In order to make the labeling of these waves easier, a series of categories have been assigned in order of largest to smallest by the Elliot Wave Theory that is mentioned below, along with the labels they are denoted with.
– Grand Supercycle – used to form a multi-century wave pattern
– Supercycle – used to form a 40 to 70 years wave pattern
– Cycle – used to form a one year to several years wave pattern
– Primary – used to form a few months to a couple of years wave pattern
– Intermediate – used to form a few weeks to a months wave pattern
– Minor – used to form few weeks wave pattern
– Minute – used to form a few days wave pattern
– Minuette – used to form a few hours wave pattern
– Sub-Minuette – used to form a minutes wave pattern
Rules of Elliot Wave Theory
In order to be able to trade correctly, it is extremely important that you analyze and correctly interpret the chart patterns and label them accordingly to take advantage of the current market situation and place your trades accordingly.
For this very reason, there are three fundamental rules in labeling waves that cannot be broken at any cost and hence are known as ‘Cardinal.’ If you do not follow these rules, you are sure to head towards disaster.

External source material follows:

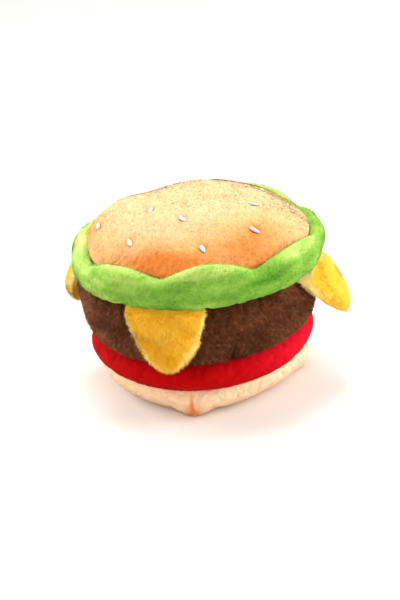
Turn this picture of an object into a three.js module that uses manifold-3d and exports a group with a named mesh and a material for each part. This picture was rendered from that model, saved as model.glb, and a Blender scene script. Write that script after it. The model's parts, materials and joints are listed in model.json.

Rule # 1: Wave 3, out of the three impulse waves, can never be the shortest wave
Rule # 2: Wave 2 can never go beyond the starting point of Wave 1
Rule # 3: Wave 4 and Wave 1 can never overlap (can never cross in the same price area)
Trading Guideline of Elliot Wave Theory
Well, you might have started to feel a little uneasy hearing all these rules and where they could lead you.
But don’t worry! Just like for every problem there is a solution; to help you correctly label these waves and get all the benefits by trading with the help of Elliot wave theory, few guidelines have been provided for this purpose.
These guidelines, however, can be broken, unlike the cardinal rules.
– Wave 5 does not move beyond the end of wave 3, which is called truncation.
– If wave 3 is the longest and the strongest of the three impulse waves, then the remaining two would be approximately equal to each other.
– Wave 2 and wave 4 forms will alternate. If one of these forms a sharp correction, then the will form a flat correction wave.
– Corrections usually take place in the end area prior to the lowest of wave 4.
– Waves 2 and 4 frequently bounce off Fibonacci retracement levels.
Trading Forex Using Elliot Waves
Like every other tool in the forex world, this tool can be used individually or in combination with other tools or tools to get the maximum benefit you can while trading and making money.
For using Elliot wave theory in trading, two possible scenarios can take place and which you need to keep a keen eye on.
Scenario # 1:
So you are sitting in front of the screen and staring at the chart in front of you. You start your wave count and realize that an upward trend is forming in the market because previously, the prices seemed to bottom out.
Below is a chart that represents this scenario.
Here the waves have been marked as 1 and 2 using the Elliot Wave Theory.
You look at how wave 2 is a corrective wave and predict the next would be an impulse wave 3 moving upwards. One way to be sure about it is by using the rules and guidelines that you have already learned and made use of them now.
According to them, Wave 2 can never go beyond the starting point of Wave 1, and Waves 2 and 4 frequently bounce off Fibonacci retracement levels. So we see if something can be done here and take a position and place stop loss as per Fibonacci retracement levels.
If your prediction and labeling are correct, then what you would possibly get to see next is the chart below.
Scenario # 2
Scenario 2 is when after a 5-wave trend, you start seeing a corrective pattern and that too from one of its types.
In the graph above, you can clearly indicate what is happening. A correction in the form of flat formation is taking place. This indicates that once wave C ends, a new impulse wave might start where the price starts to climb upwards.
If your analysis is correct, then you are in luck to witness this pattern in front of you.